Mechanistic chromatography models
Each downstream purification step comprises different physical and biochemical effects. Chromatography for example is a complex superposition of general flow and transport patterns, mass transfer phenomena in microporous materials and adsorption. Creating a predictive model of your downstream process therefore requires a profound consideration of all occuring effects.
Mechanistic models consider physical and biochemical effects by means of natural laws. Outside the adsorber beads within a chromatography system for example, the injected components are transported by convection, which is induced by a connected pump. Dispersion comprises, among other effects, molecular diffusion and non-ideal flow. Inside the pores of the adsorbing particle, diffusion dominates their movement. Finally, the component is adsorbed onto the inner surface of the particle.
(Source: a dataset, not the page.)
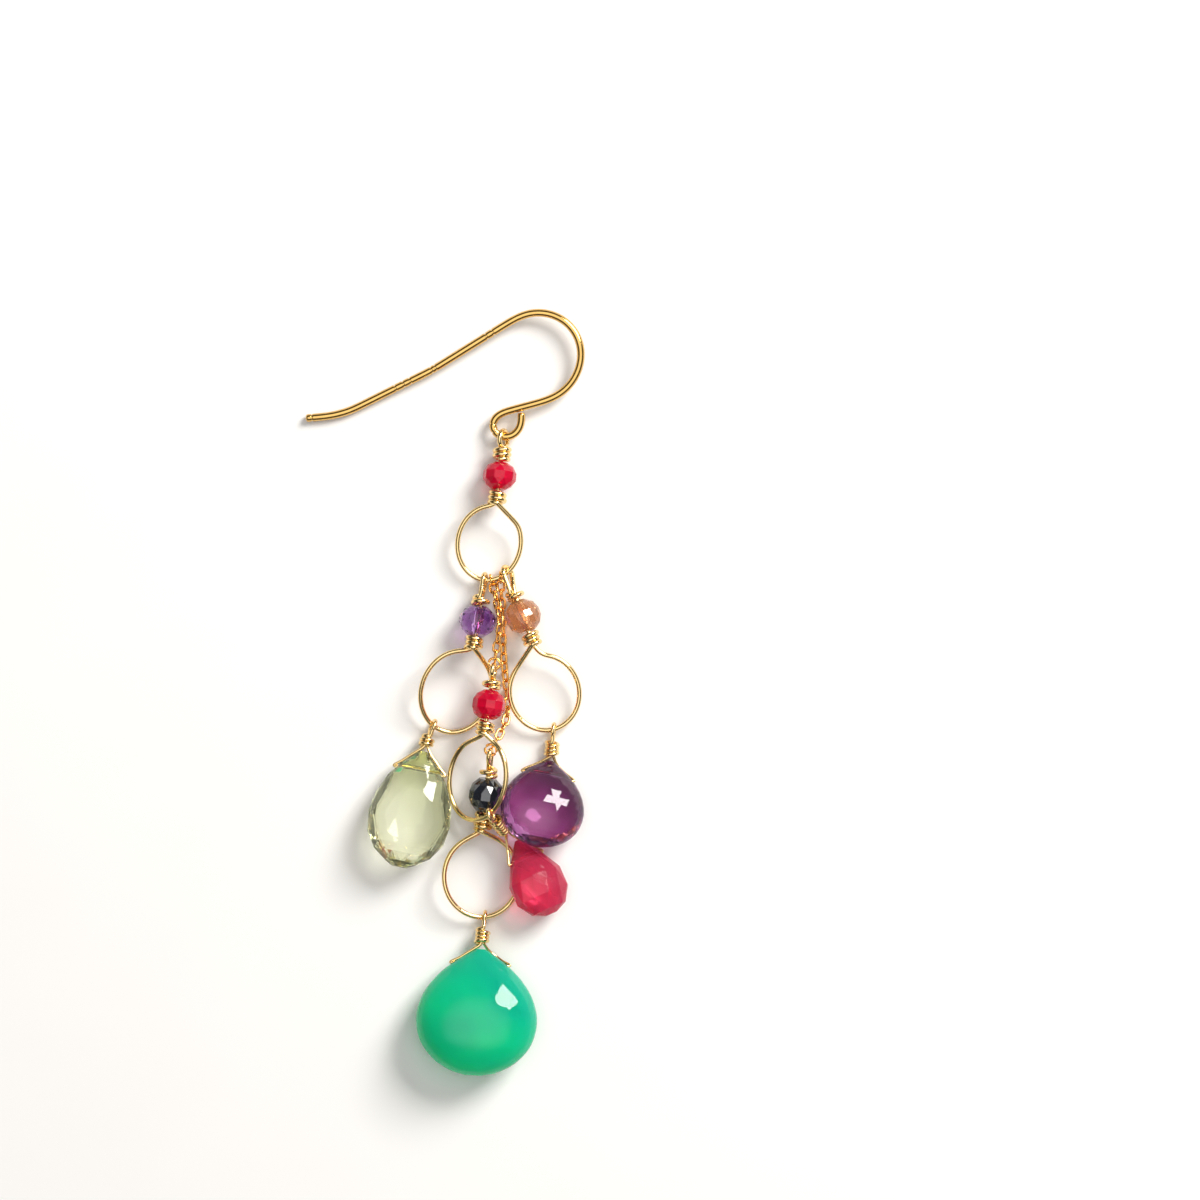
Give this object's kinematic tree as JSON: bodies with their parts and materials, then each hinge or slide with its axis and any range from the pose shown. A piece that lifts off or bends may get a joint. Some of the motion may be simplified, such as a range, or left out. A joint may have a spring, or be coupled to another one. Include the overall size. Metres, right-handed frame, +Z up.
{
  "type": "drop earring",
  "caption": "Drop earring of gold wire rings and chains with faceted beads and briolette drops, lying flat with its ear hook.",
  "frame": {"origin": "middle of the plan box, on the table that the earring lies on", "axes": "+Z up from the table, +Y from the drops towards the ear hook, +X to the right seen from above"},
  "size_m": [0.028, 0.0764, 0.0058],
  "materials": {
    "gold_wire": "polished yellow gold",
    "ruby_bead": "faceted raspberry bead, nearly opaque",
    "amethyst_bead": "faceted violet bead",
    "peach_bead": "faceted clear salmon bead",
    "blue_bead": "faceted slate blue bead",
    "prasiolite": "faceted pale yellow-green drop",
    "purple_stone": "faceted purple drop",
    "red_stone": "faceted raspberry red drop",
    "green_onyx": "faceted milky green drop"
  },
  "bodies": {
    "root": {"ear_hook": "gold_wire", "top_link_wire": "gold_wire", "amethyst_link_wire": "gold_wire", "peach_link_wire": "gold_wire", "ruby_link_wire": "gold_wire", "blue_link_wire": "gold_wire", "prasiolite_wire": "gold_wire", "purple_drop_wire": "gold_wire", "red_drop_wire": "gold_wire", "onyx_drop_wire": "gold_wire", "short_chain": "gold_wire", "long_chain": "gold_wire", "top_bead": "ruby_bead", "ruby_bead": "ruby_bead", "amethyst_bead": "amethyst_bead", "peach_bead": "peach_bead", "blue_bead": "blue_bead", "prasiolite_drop": "prasiolite", "purple_drop": "purple_stone", "red_drop": "red_stone", "onyx_drop": "green_onyx"}
  },
  "joints": []
}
In order to predict any kind of downstream process, the governing natural principles are described in mathematical model equations. In fact, column chromatography models comprise three individual but coupled models: a fluid dynamics model, describing general flow and transport patterns in the in the column; a model to describe the fluid phase within the beads’ pores and an adsorption isotherm that models the adsorption process via thermodynamics. A large variety of such models are known in literature, describing different chromatography and interaction modes. Given the model and corresponding model parameters, the resulting chromatogram can be predicted by means of computer simulation.
Within mechanistic model equations a number of model parameters are inherent. Some of these are known – in a chromatography model, this is for example column dimensions or flow rates. Unknown model parameters such as protein charge must be derived from experimental data. Since each model parameter has a unique purpose and effect on the result, the required data is limited and experiments usually range from three to ten. These do not require purified components but can be performed with impure feedstock. The measured data are then processed in silico using numerical optimization to derive the unknown parameters by inverse curve fitting.
Once calibrated, any mechanistic downstream model is a fully equivalent digital twin of your real system. A simulated experiment can thereby replace a real experiment. The most obvious application of simulation is therefore to optimize existing processes. In conjunction with Process Analytical Technologies (PAT) and real-time information on the composition of raw materials, downstream models can be expanded to become digital twins of running production processes.